Every theatre department's guidelines for selecting student designers is different. If you're in a big program with graduate students, you may (as an undergrad) never do a main stage design - but that doesn't mean you can't design other student works or learn the process from professors and grad students. Get involved in productions as soon as you can - the sooner you're learning practically as well as academically - the better.
While you're in college - if you're not designing operate shows. Operation (even though it may just be a "go" button) is going to be the first gig you get as a sound tech. Best to have some proof you have and can do it.
While you're in college - work summer stock or do a summer internship. There can be lots of obstacles to this - summer school, parental expectations, school dates - but work through those obstacles. Summer stock is one of the best routes to professional experience - something you have to have to get a full time job. Best to do this while you can afford to!

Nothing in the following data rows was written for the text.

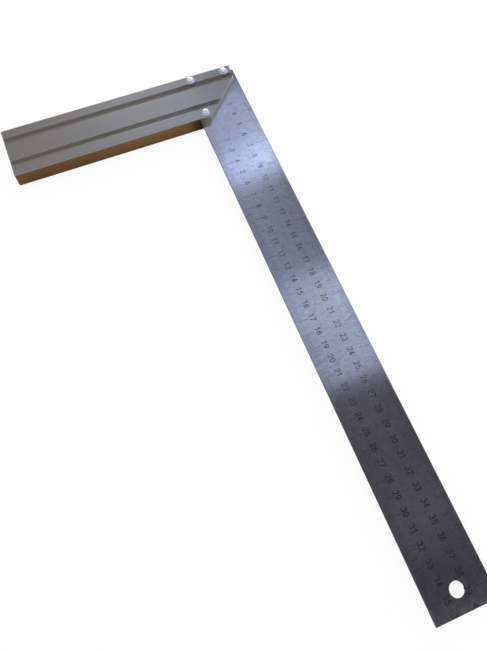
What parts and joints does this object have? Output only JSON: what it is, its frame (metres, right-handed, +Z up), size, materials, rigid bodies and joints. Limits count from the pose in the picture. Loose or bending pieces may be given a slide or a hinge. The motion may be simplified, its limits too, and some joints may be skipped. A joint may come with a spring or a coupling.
{
  "type": "try and mitre square",
  "caption": "Ruled steel blade riveted at a right angle into a grooved aluminium handle with a mitred inner end, for marking and checking square and 45 degree lines.",
  "frame": {"origin": "zero point of the outer scale: on the blade's marked face, where the blade's outer ruling edge meets the plane of the handle's outer face", "axes": "+Z up out of the blade's marked face, -Y along the blade from the handle to the tip, -X along the handle from the blade to the handle's free end"},
  "size_m": [0.1785, 0.4, 0.0162],
  "materials": {
    "handle_aluminium": "satin anodised, with fine sawn marks on the mitre",
    "blade_steel": "stainless, lightly brushed along its length, with dark etched scales",
    "rivet_aluminium": "bright pressed aluminium",
    "mandrel_steel": "dull steel with a torn end"
  },
  "bodies": {
    "root": {"handle": "handle_aluminium", "blade": "blade_steel", "rivet_bodies": "rivet_aluminium", "rivet_mandrels": "mandrel_steel"}
  },
  "joints": []
}
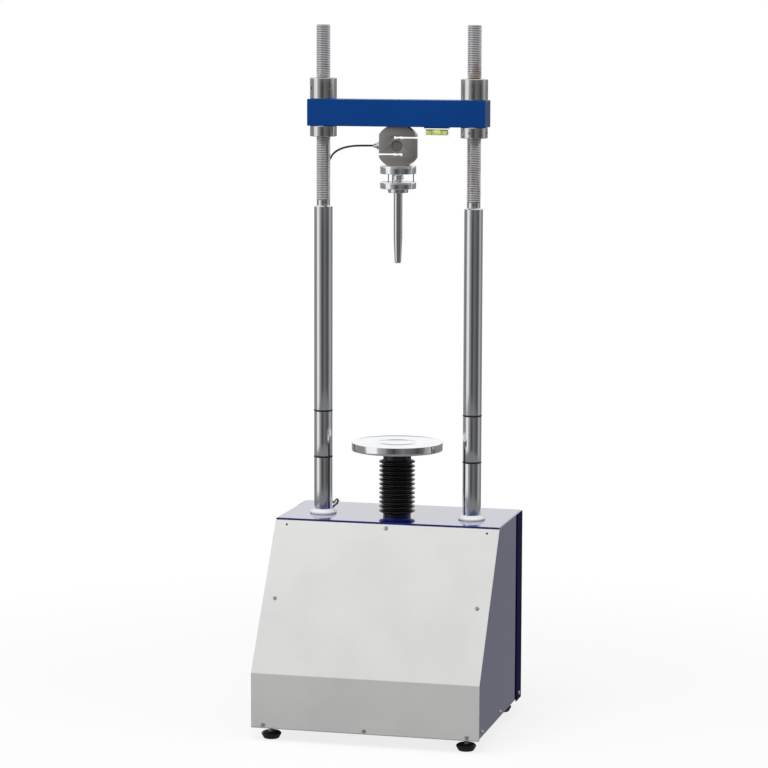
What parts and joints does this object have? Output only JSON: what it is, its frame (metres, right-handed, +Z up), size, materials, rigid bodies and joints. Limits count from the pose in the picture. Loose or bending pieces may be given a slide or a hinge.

If you have the opportunity to work outside your college theatre venue, be it in a local road house loading in shows, doing designs for a community theatre, operating or even interning with a local professional company, do, but within reason. Don't stretch yourself so thin you're not getting everywhere you need to be. Missing a class or two for something else is one thing - missing lots of class is another, especially if your school has attendance policies or if you're missing your classroom theatre training.
Understand the basics of electricity and sound waves. Even if your school doesn't teach an audio class, this ought to be covered in lighting. You can also pick it up in physics or electronics. Learn how to wire and solder. If your theatre program doesn't offer this, try the electronics department. They're skills worth having - especially since most professional sound designers are their own department heads.
Study music. Sing in a choir or learn an instrument if you don't already play one - piano, guitar, whatever. I'm not saying you have to be amazingly proficient or gifted, but playing or performing music is the best way to learn how to read music.
Take some music composition. One of my greatest shortfalls to being a sound designer is that I don't have any composition skills - something that would save me a lot of trouble when I need three bars of something for a scene transition.